Diffbot Launches Knowledge Graph-Based AI Chatbot to Tackle 'Hallucination' Issues

2025-01-10

Recently, Diffbot Technologies Corp., a knowledge graph startup, announced an optimized AI chatbot built on Meta Platforms Inc.'s Llama 3.3 model with the addition of graph retrieval-augmented generation technology to enhance answer accuracy.

Diffbot's AI model stands out by not relying on large databases for training but instead learns how to search for information within its vast knowledge graph. This knowledge graph contains over one trillion interconnected facts and is continuously updated. Over the past eight years, it has been crawling public internet data, categorizing web pages into categories like people, companies, articles, and products, while using natural language processing and computer vision technologies to extract up-to-date information to maintain database timeliness.

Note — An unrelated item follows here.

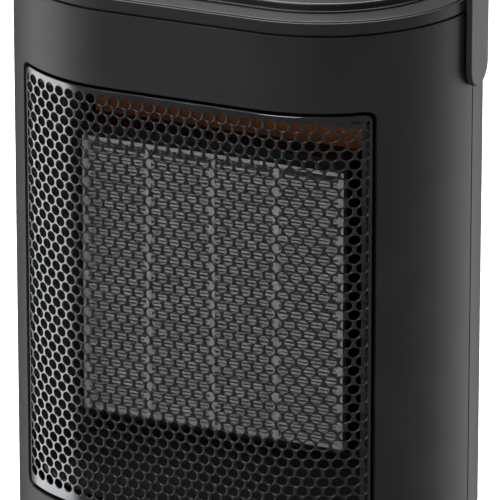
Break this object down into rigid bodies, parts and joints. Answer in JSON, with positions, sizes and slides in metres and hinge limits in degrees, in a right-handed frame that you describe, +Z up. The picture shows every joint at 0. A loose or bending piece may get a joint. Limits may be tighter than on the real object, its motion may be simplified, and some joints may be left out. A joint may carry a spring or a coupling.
{
  "type": "ceramic space heater",
  "caption": "Compact upright fan heater with a curved perforated grille, a finned ceramic element, two top dials and a folding carrying handle.",
  "frame": {"origin": "on the floor, under the middle of the casing", "axes": "+Z up, -Y the way the warm air leaves through the grille, +X to the right seen from the front"},
  "size_m": [0.1866, 0.1125, 0.29],
  "materials": {
    "casing": "fine matte grain",
    "casing_back": "fine matte grain",
    "lid": "fine matte grain",
    "panel": "satin",
    "grille_metal": "black semi-gloss coating",
    "base": "matte",
    "feet_rubber": "matte",
    "handle_plastic": "fine matte grain",
    "bush_plastic": "satin",
    "knob_plastic": "satin",
    "white_plastic": "moulded",
    "switch_plastic": "moulded",
    "brass_fittings": "turned",
    "ceramic_block": "unglazed",
    "amber_lens": "clear amber",
    "lamp_glass": "clear",
    "duct_plastic": "matte",
    "carrier_board": "brown heat-resistant board",
    "dark_steel": "dark heat-resistant coating",
    "bar_aluminium": "dull",
    "fin_aluminium": "dull folded foil",
    "steel": "zinc plated",
    "fan_plastic": "moulded",
    "motor_metal": "drawn can",
    "wire_red": "sleeved lead"
  },
  "bodies": {
    "casing": {"front_shell": "casing", "rear_shell": "casing_back", "top_lid": "lid", "control_panel": "panel", "front_grille": "grille_metal", "base_plate": "base", "rubber_feet": "feet_rubber", "handle_bushes": "bush_plastic", "mode_switch": "switch_plastic", "thermostat": "ceramic_block", "indicator_lens": "amber_lens", "indicator_lamp": "lamp_glass", "air_duct": "duct_plastic", "fan_shroud": "duct_plastic", "element_carrier": "carrier_board", "element_frame": "dark_steel", "heating_bars": "bar_aluminium", "heating_fins": "fin_aluminium", "heater_terminals": "steel", "motor_housing": "motor_metal", "motor_bearings": "brass_fittings", "motor_bracket": "duct_plastic", "motor_screws": "steel", "thermal_cutout": "ceramic_block", "thermal_fuse": "white_plastic", "tip_switch": "switch_plastic", "terminal_block": "white_plastic", "cord_gland": "feet_rubber", "lead_wires": "wire_red", "shell_screws": "steel", "base_screws": "steel"},
    "carry_handle": {"handle": "handle_plastic"},
    "mode_dial": {"mode_knob": "knob_plastic", "mode_shaft": "white_plastic"},
    "thermostat_dial": {"thermostat_knob": "knob_plastic", "thermostat_shaft": "brass_fittings"},
    "fan": {"fan_impeller": "fan_plastic", "motor_shaft": "steel"},
    "tip_button": {"tip_plunger": "switch_plastic"}
  },
  "joints": [
    {"name": "handle_swing", "type": "hinge", "parent": "casing", "child": "carry_handle", "pos_m": [0, 0.0055, 0.2104], "axis": [-1, 0, 0], "range_deg": [0, 130]},
    {"name": "mode_turn", "type": "hinge", "parent": "casing", "child": "mode_dial", "pos_m": [-0.034, 0, 0.24], "axis": [0, 0, -1], "range_deg": [0, 135]},
    {"name": "thermostat_turn", "type": "hinge", "parent": "casing", "child": "thermostat_dial", "pos_m": [0.034, 0, 0.24], "axis": [0, 0, -1], "range_deg": [0, 270]},
    {"name": "fan_spin", "type": "hinge", "parent": "casing", "child": "fan", "pos_m": [0, 0.016, 0.118], "axis": [0, 1, 0], "continuous": true},
    {"name": "tip_travel", "type": "slide", "parent": "casing", "child": "tip_button", "axis": [0, 0, -1], "range_m": [0, 0.004], "stiffness_N_per_m": 150, "springref_m": 0.005}
  ]
}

The knowledge graph updates every four to five days, adding millions of new data points that drive the latest AI models, ensuring answers are based on the most current and accurate information. This approach differs from most other large language models (LLMs), which rely on static information encoded in their training data.

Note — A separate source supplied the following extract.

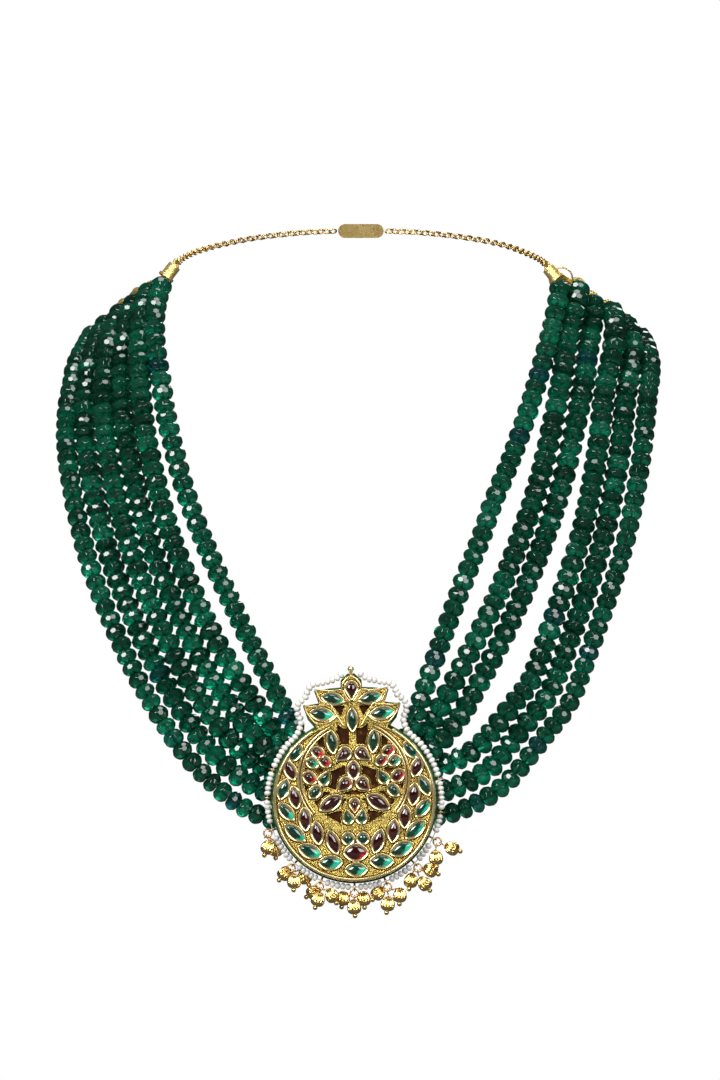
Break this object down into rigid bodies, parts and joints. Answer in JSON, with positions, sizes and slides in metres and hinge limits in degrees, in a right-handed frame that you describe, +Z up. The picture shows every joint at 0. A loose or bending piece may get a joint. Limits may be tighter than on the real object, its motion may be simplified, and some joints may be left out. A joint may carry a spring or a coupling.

Diffbot believes its AI model can provide more accurate and transparent responses by searching for the latest information in the knowledge graph and extracting relevant data. For instance, when asked about recent news events, the model searches for the latest updates in the knowledge graph, extracts the most pertinent data, and cites the source of the information provided to users.

According to Diffbot's founder and CEO, the AI industry will shift towards smaller models with around one billion parameters rather than the current trend of developing LLMs with tens of billions of parameters. He argues that attempting to integrate all the latest knowledge into AI models is unsustainable; instead, teaching models to use necessary tools to search external knowledge is a better approach.

Diffbot's AI model aims to address the "hallucination" problem where AI models, unable to answer user questions, fabricate answers rather than admit ignorance. This tendency increases the risk of deploying AI systems, whereas Diffbot's solution builds the system on "verifiable facts".

In tests, Diffbot's model scored 81% on the FreshQA benchmark, designed to evaluate real-time factual knowledge mastery, outperforming Gemini and ChatGPT. Additionally, it achieved 70.36% on the MMLU-Pro test, assessing academic knowledge proficiency.

The Diffbot model is open-source, allowing enterprises to download and run it on their own machines, fine-tuning it according to their needs. Companies can customize the model to search their own databases alongside Diffbot's knowledge graph. Running it locally also enhances privacy protection.

Currently, Diffbot provides data services to companies such as Duck Duck Go Inc., Cisco Systems Inc., and Snap Inc., and hopes its LLM will be adopted by more enterprises for workloads requiring high precision and full accountability. The model is now available for download on GitHub, with a public demo platform at diffy.chat. Enterprises can choose between an 800 million parameter version running on a single Nvidia A100 GPU or a 7 billion parameter version requiring two H100 GPUs.